**Task to complete**
Return only the lines running from the line that holds "Continue the FreeCAD" to the line that holds "return s.bump(s.noise(500.0, 2.0), 0.0001, 0.5).material", including both.

######

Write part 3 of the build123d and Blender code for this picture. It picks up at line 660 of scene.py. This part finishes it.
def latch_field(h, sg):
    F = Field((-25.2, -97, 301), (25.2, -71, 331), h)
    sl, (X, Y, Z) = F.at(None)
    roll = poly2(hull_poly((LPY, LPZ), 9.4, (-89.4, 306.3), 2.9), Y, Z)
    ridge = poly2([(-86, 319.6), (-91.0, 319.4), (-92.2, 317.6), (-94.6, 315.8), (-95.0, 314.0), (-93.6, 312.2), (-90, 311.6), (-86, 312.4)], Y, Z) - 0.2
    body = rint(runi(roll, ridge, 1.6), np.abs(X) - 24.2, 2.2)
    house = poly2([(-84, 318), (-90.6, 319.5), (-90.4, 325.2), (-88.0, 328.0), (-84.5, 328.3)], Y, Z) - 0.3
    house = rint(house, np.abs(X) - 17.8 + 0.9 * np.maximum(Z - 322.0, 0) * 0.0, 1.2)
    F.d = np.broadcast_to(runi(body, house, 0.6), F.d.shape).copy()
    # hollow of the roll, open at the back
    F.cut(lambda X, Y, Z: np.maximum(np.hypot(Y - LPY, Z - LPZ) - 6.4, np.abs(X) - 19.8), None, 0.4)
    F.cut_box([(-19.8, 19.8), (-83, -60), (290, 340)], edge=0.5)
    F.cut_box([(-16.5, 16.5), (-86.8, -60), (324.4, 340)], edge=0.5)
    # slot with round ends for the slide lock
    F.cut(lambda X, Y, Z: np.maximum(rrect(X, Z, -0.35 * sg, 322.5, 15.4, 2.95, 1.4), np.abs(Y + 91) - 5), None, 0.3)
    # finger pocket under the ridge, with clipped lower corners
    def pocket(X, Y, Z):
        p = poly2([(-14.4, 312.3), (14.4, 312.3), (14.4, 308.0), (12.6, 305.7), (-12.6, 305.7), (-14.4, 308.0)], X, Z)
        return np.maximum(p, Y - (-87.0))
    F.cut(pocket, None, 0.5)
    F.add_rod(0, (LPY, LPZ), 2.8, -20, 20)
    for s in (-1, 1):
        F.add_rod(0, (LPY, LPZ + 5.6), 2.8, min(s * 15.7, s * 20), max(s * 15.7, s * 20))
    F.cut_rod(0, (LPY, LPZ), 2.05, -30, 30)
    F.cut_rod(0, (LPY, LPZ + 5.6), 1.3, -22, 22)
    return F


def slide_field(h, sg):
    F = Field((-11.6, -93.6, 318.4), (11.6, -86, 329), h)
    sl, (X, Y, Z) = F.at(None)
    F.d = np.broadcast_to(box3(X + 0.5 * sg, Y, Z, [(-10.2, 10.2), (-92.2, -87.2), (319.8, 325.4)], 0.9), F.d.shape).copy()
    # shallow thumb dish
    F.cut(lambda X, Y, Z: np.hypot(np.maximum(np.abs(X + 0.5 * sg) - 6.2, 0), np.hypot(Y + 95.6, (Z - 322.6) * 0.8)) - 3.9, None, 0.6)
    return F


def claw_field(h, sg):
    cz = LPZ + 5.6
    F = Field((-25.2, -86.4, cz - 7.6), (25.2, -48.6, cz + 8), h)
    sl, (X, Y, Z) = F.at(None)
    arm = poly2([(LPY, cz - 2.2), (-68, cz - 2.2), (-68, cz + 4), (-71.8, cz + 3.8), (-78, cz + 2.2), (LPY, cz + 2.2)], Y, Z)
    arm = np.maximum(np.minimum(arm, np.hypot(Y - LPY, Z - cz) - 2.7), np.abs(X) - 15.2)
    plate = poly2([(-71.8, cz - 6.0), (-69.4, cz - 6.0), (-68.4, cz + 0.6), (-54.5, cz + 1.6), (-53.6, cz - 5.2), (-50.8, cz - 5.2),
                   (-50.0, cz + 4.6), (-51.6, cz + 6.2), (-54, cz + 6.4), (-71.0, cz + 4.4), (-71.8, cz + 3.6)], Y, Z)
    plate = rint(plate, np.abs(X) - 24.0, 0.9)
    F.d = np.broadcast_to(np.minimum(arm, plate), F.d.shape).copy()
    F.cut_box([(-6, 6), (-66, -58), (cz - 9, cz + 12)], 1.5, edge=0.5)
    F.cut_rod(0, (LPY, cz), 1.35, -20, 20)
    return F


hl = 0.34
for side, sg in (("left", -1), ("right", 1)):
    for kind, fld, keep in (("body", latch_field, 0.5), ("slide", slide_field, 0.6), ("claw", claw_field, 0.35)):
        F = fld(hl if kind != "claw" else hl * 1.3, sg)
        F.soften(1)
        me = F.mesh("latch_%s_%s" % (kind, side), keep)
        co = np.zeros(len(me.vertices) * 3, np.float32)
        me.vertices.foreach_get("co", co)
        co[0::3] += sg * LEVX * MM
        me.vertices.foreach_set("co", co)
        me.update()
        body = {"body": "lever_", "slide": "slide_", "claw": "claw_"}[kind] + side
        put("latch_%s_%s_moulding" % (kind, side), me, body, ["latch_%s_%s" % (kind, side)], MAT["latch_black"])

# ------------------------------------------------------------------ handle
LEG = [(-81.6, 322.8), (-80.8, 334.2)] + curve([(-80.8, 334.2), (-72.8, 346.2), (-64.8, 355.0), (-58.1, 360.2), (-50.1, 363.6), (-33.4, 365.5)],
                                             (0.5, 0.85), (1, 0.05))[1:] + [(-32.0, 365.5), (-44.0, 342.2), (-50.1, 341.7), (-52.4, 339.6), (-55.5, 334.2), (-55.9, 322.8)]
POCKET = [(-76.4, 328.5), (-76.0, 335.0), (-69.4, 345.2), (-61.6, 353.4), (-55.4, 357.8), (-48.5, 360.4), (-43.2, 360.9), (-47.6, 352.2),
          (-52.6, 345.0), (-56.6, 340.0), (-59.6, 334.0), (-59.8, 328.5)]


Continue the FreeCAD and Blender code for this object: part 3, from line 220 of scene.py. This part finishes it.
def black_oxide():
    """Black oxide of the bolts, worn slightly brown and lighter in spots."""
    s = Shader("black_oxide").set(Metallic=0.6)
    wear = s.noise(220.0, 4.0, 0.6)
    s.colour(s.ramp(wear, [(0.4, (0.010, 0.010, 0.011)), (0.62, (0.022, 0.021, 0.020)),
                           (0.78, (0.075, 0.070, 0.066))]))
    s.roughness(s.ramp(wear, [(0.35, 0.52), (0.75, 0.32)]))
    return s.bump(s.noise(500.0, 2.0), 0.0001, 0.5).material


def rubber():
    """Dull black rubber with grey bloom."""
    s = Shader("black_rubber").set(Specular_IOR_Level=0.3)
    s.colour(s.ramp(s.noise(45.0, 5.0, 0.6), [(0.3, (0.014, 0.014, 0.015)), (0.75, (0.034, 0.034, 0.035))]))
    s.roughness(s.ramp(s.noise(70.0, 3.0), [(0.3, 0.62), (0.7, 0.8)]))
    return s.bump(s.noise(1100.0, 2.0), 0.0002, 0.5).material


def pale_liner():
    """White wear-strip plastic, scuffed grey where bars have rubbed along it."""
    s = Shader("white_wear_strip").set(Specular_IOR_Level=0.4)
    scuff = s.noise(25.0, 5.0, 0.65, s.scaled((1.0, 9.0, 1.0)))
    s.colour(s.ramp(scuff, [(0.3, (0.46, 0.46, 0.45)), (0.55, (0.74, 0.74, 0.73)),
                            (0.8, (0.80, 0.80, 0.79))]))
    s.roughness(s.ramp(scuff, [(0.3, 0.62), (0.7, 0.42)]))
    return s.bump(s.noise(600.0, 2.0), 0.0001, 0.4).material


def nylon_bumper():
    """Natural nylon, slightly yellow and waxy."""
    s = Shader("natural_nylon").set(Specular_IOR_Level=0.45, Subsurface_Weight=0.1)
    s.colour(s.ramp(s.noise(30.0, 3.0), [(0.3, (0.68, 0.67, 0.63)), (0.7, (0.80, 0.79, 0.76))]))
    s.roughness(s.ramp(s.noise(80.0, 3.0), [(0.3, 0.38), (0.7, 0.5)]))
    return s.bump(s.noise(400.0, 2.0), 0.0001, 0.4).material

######

**Solution to this problem**
Continue the FreeCAD and Blender code for this object: part 3, from line 220 of scene.py. This part finishes it.
def black_oxide():
    """Black oxide of the bolts, worn slightly brown and lighter in spots."""
    s = Shader("black_oxide").set(Metallic=0.6)
    wear = s.noise(220.0, 4.0, 0.6)
    s.colour(s.ramp(wear, [(0.4, (0.010, 0.010, 0.011)), (0.62, (0.022, 0.021, 0.020)),
                           (0.78, (0.075, 0.070, 0.066))]))
    s.roughness(s.ramp(wear, [(0.35, 0.52), (0.75, 0.32)]))
    return s.bump(s.noise(500.0, 2.0), 0.0001, 0.5).material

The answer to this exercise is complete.